Imagine a man in his late teens who usually travels to work on the same bus at the same time each day. Quite often on the bus there is also a young woman whom he admires. He glances at her from time to time over the top of his book and thinks that she is lovely. One day she happens to be sitting next to him, looks over and says, 'What are you reading? That looks interesting.' He blushes to the roots of his hair and can barely stammer a reply.
From these examples, it should be clear why these are called the self-conscious emotions; they all make reference to the self in some way and how the self is performing in some social situation. (In the case of the example of pride, the reference was to how proud the parents were of their child.) So, to some extent all these emotions depend on the evaluations made of us by other people, either at the time or more generally.
Embarrassment, guilt and shame are, perhaps, the most important of the self-conscious emotions because they are to do with social control. They give us information (and also give the information to others through our reactions) about the extent to which we are conforming to social rules and standards.
Embarrassment is the simplest of them and need not be an entirely negative emotion; one can be amused at one's own embarrassment. It is mainly about making a social gaffe of some sort, or, to put it more formally, of not fulfilling a social role properly, losing self-esteem and leading others to form what one believes might be a negative social impression of one. Think, for example, of a situation in which it is important that you make some smooth social introductions and halfway through them you forget one of the key names (somebody you know perfectly well) and simply cannot think of it for the life of you.
Guilt follows the transgression of a rule that comes from an authority. In order to experience guilt, one has to be accepting of the authority. So, for example, if a teenager is told off for coming home late but no longer accepts that his (or her) parents have any rights to say so, then no guilt will be felt. The essence of guilt is that one has caused harm, either by doing something that one should not have or by not doing something that one should.
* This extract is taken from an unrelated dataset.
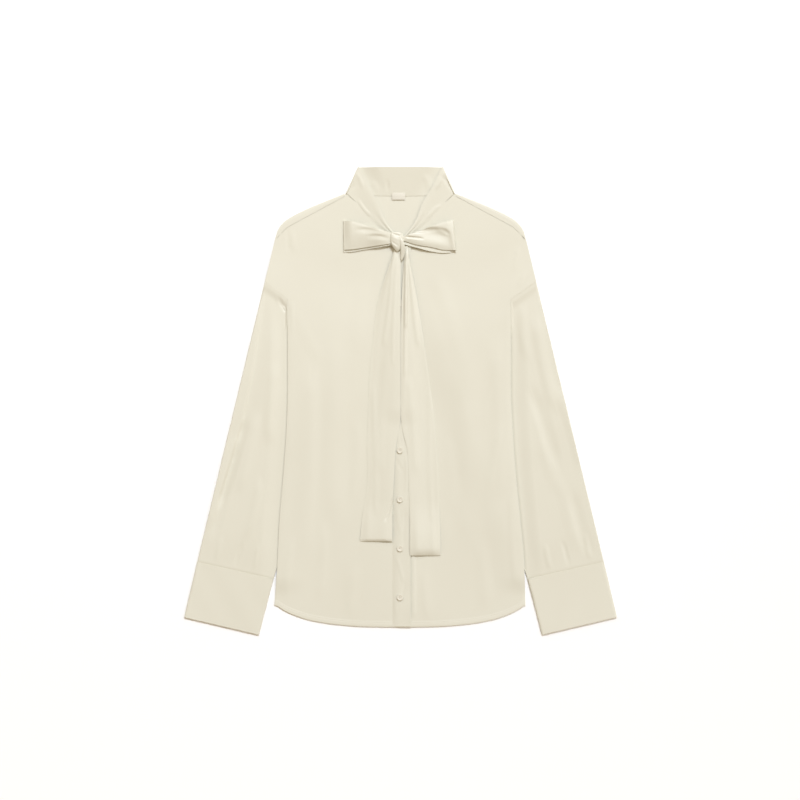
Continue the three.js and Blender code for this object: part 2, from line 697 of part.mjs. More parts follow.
// Bow loop: back layer out from the knot, a turn, and the front layer in again
function bowLoop(side) {
  const table = side > 0 ? LOOP_LEFT : LOOP_RIGHT;
  const slant = LOOP_SLANT[sideName(side)];
  const start = table[0].x;
  const end = table[table.length - 1].x;
  const columns = 9;
  const layer = (x, bottomKey, shiftX, heightAt) => {
    const row = [];
    for (let i = 0; i <= columns; i++) {
      const part = i / columns;
      const y = mix(lookup(table, "x", bottomKey, x), lookup(table, "x", "top", x), part);
      const lean = slant * (1 - part) * smooth((x - start) / (end - start));
      row.push(new THREE.Vector3((x + shiftX + lean) * side, y, heightAt(x, y, part)));
    }
    return row;
  };
  const baseAt = (x) => mix(LOOP_NEAR_MID, LOOP_FAR_MID, smooth((x - 32) / 34));
  const openAt = (x, part) => {
    const middle = Math.sin(Math.PI * clamp01(part)) ** 0.5;
    const lengthwise = smooth((x - start + 8) / 26) * smooth((end - x) / 16 + 0.12);
    return CLOTH + SEAM * 2 + (LOOP_GAP - SEAM * 2) * lengthwise * middle;
  };
  const radius = LOOP_FOLD;
  const stations = 11;
  const turnAt = end - CLOTH / 2 - radius;
  const grid = [];
  for (let k = 0; k <= stations; k++) {
    const x = mix(start, turnAt, k / stations);
    grid.push(layer(x, "back", 0, () => baseAt(x)));
  }
  for (const degrees of [-60, -30, 0, 30, 60]) {
    const angle = THREE.MathUtils.degToRad(degrees);
    const z = LOOP_FAR_MID + radius + radius * Math.sin(angle);
    const key = degrees <= 0 ? "back" : "front";
    grid.push(layer(turnAt, key, radius * Math.cos(angle), () => z));
  }
  for (let k = stations; k >= 0; k--) {
    const x = mix(start, turnAt, k / stations);
    const blend = smooth((turnAt - x) / 12);
    grid.push(layer(x, "front", 0, (at, y, part) => {
      const open = mix(2 * radius, openAt(at, part), blend);
      return baseAt(at) + open + blend * Math.max(foldsAt(LOOP_PLEATS, at, y, side), -open + CLOTH + SEAM);
    }));
  }
  return wall(grid, CLOTH);
}

// Knot
function bowKnot() {
  const rings = [];
  const round = 16;
  for (const { y, from, to, top } of KNOT) {
    const ring = [];
    for (let i = 0; i < round; i++) {
      const angle = (2 * Math.PI * i) / round;
      const cos = Math.sign(Math.cos(angle)) * Math.abs(Math.cos(angle)) ** 0.8;
      const sin = Math.sign(Math.sin(angle)) * Math.abs(Math.sin(angle)) ** 0.8;
      const x = mix(from, to, 0.5) + (cos * (to - from)) / 2;
      const crown = sin > 0 ? foldsAt(KNOT_CREASES, x, y, 0) * sin : 0;
      const z = sin > 0 ? mix(KNOT_LOW + 1.2, top, sin) + crown : mix(KNOT_LOW + 1.2, KNOT_LOW, -sin);
      ring.push(new THREE.Vector3(x, y, z));
    }
    rings.push(ring);
  }
  const fold = [];
  for (let k = 0; k <= 8; k++) {
    const angle = mix(0.12, Math.PI - 0.12, k / 8);
    const ring = [];
    for (let i = 0; i < 10; i++) {
      const turn = (2 * Math.PI * i) / 10;
      const x = KNOT_FOLD.x + KNOT_FOLD.halfWidth * Math.sin(angle) * Math.cos(turn);
      const y = KNOT_FOLD.y + KNOT_FOLD.halfLength * Math.cos(angle);
      const middle = mix(KNOT_FOLD.low, KNOT_FOLD.high, 0.5);
      const z = middle + ((KNOT_FOLD.high - KNOT_FOLD.low) / 2) * Math.sin(angle) * Math.sin(turn);
      ring.push(new THREE.Vector3(x, y, z));
    }
    fold.push(ring);
  }
  return join([loft(rings), loft(fold)]);
}

// Tie end
function tieTail(table) {
  const grid = [];
  const top = table[0].y;
  const end = table[table.length - 1].y;
  for (let k = 0; k <= TAIL_ROWS; k++) {
    const y = mix(top, end, (k / TAIL_ROWS) ** 1.12);
    const outer = lookup(table, "y", "outer", y);
    const inner = lookup(table, "y", "inner", y);
    const row = [];
    for (let i = 0; i <= TAIL_COLUMNS; i++) {
      const part = i / TAIL_COLUMNS;
      const x = mix(inner, outer, part);
      const fromMiddle = Math.abs(x - OVER_PLACKET.middle);
      const placket = 1 - smooth((fromMiddle - OVER_PLACKET.full) / (OVER_PLACKET.end - OVER_PLACKET.full));
      const buttons = 1 - smooth((fromMiddle - OVER_BUTTONS.full) / (OVER_BUTTONS.end - OVER_BUTTONS.full));
      const upper = smooth((y - OVER_BUTTONS.low) / (OVER_BUTTONS.high - OVER_BUTTONS.low));
      const pleats = smooth((TAIL_PLEATS.start - y) / (TAIL_PLEATS.start - TAIL_PLEATS.full))
        * smooth((y - TAIL_PLEATS.end) / (TAIL_PLEATS.full - TAIL_PLEATS.end));
      const wave = 0.5 - 0.5 * Math.cos(part * 4 * Math.PI);
      const lift = TAIL_LIFT * smooth((end + TAIL_LIFT_LENGTH - y) / TAIL_LIFT_LENGTH);
      const z = FRONT_TOP + SEAM + CLOTH / 2
        + (PLACKET_TOP - FRONT_TOP) * placket
        + (BUTTON_THICKNESS + SEAM) * buttons * upper
        + TAIL_PLEAT * pleats * wave
        + lift;
      row.push(new THREE.Vector3(x, y, z));
    }
    grid.push(row);
  }
  return wall(grid, CLOTH);
}

// Button: a low disc with a dished face
function button(index) {
  const profile = [
    [0, 0],
    [BUTTON_RADIUS * 0.9, 0],
    [BUTTON_RADIUS, BUTTON_THICKNESS * 0.4],
    [BUTTON_RADIUS * 0.86, BUTTON_THICKNESS],
    [BUTTON_RADIUS * 0.55, BUTTON_THICKNESS * 0.72],
    [0, BUTTON_THICKNESS * 0.72],
  ].map(([r, z]) => new THREE.Vector2(r, z));
  const geometry = new THREE.LatheGeometry(profile, 14);
  geometry.rotateX(Math.PI / 2);
  geometry.translate(BUTTON_X, BUTTON_TOP - BUTTON_PITCH * index, PLACKET_TOP + SEAM);
  return geometry;
}

function label() {
  const geometry = new THREE.BoxGeometry(LABEL.width, LABEL.height, LABEL.thickness);
  geometry.translate(LABEL.x, LABEL.y, LABEL.low + LABEL.thickness / 2);
  return geometry;
}

const blouse = new THREE.Group();
blouse.name = "blouse";

function add(name, geometry, look) {
  geometry.computeVertexNormals();
  const material = new THREE.MeshStandardMaterial({ ...look, metalness: 0, side: THREE.DoubleSide });
  const mesh = new THREE.Mesh(geometry, material);
  mesh.name = name;
  blouse.add(mesh);
}

add("back", join([backPanel(), shoulderTurn(1), shoulderTurn(-1)]), SATIN);
for (const side of [1, -1]) {
  add("front_" + sideName(side), frontPanel(side), SATIN);
  add("sleeve_" + sideName(side), sleeve(side), SATIN);
  add("cuff_" + sideName(side), cuff(side), SATIN);
  add("bow_loop_" + sideName(side), bowLoop(side), SATIN);
}
add("placket", placketStrip(), SATIN);
add("collar", collarBand(), SATIN);
add("bow_knot", bowKnot(), SATIN);
add("tie_tail_right", tieTail(TAIL_RIGHT), SATIN);
add("tie_tail_left", tieTail(TAIL_LEFT), SATIN);
add("neck_label", label(), TAG);
for (let index = 0; index < BUTTONS; index++) {
  add("button_" + (index + 1), button(index), PEARL);
}

export default blouse;
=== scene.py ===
import math

import bmesh
import bpy
from mathutils import Matrix, Vector


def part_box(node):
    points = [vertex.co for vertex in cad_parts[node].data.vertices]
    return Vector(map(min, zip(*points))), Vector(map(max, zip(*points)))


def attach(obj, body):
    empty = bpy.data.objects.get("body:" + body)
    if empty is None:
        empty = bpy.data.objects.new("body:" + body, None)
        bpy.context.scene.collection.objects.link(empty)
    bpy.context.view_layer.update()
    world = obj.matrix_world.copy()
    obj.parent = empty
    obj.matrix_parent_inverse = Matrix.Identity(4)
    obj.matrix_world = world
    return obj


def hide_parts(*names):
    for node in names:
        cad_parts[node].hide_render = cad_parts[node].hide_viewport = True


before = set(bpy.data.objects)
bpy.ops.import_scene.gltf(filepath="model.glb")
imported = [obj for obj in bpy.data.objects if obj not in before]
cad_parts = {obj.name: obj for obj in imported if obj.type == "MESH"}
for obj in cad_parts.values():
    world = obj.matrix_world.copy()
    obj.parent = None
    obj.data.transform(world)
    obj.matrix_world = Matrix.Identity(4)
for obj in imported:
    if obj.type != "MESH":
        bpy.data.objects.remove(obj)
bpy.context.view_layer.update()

# A satin blouse with a tie collar in a bow, laid flat on its back and seen straight from above.
# Tables and grids are in millimetres, with the wearer's left at +X and the collar at +Y.
MM = 0.001

# Thickness of the cloth in each piece, the gap at a seam, and the heights of the layers above the surface
CLOTH = 0.8
DOUBLE = 1.4
PLACKET_SHELL = 1.2
KNOT_SHELL = 0.6
KNOT_END_SHELL = 0.4
SEAM = 0.3
PANEL = 1.0
PLACKET_CLOTH = 1.5
BACK_MID = PANEL / 2
FRONT_MID = BACK_MID + PANEL + SEAM
FRONT_TOP = FRONT_MID + PANEL / 2
PLACKET_MID = FRONT_TOP + SEAM + PLACKET_CLOTH / 2
PLACKET_TOP = PLACKET_MID + PLACKET_CLOTH / 2


def table(columns, *rows):
    """Named columns from rows of numbers."""
    return dict(zip(columns.split(), zip(*rows)))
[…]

Perhaps the most significant aspect of guilt is that it involves possible reparation. It is usually possible to right the wrong that has been done.
Shame is much more fundamental because it concerns one's beliefs about oneself as a whole, not about some simple transgression. And it cannot be put right. If one does something that causes shame, the shame stays - the matter cannot be put right because it is about one's character. At least the process of putting it right might take some time. When feeling shame, all the person wants to do is to find a rock to crawl under or a hole to swallow them up. In some ways, it is the most debilitating of all the emotions.
Shame occurs when the person is exposed in some way. The obvious example in our society is sheer physical nakedness, at least in situations in which it is not encouraged. But any exposure of one's flaws will do the trick, particularly if one has been brought up in a particular way. Compare, for example, the difference between a child being told, 'No, you should not have done that because it would hurt your brother. Don't do it again' and 'Why on earth did you do that? You must be bad through and through. What's wrong with you?' The first type of telling off would be engendering guilt and the second shame.
More than all the other self-conscious emotions, shame relies on a basic evaluation of the self by the self. And what is regarded as shameful varies from time to time, from society to society or culture to culture. It is at the core of social control. Putting people in pillories or stocks was an attempt at social control through shame, as is publishing the names of bad debtors in supermarkets or those who have been convicted of drunken driving in the newspaper.
It is also important to point out that it is thought that the self-conscious emotions do not develop until a child has developed a 'theory of mind'. That is, until the child understands that there are other people and that they have their own minds with their own particular viewpoints that might well be different from the child's.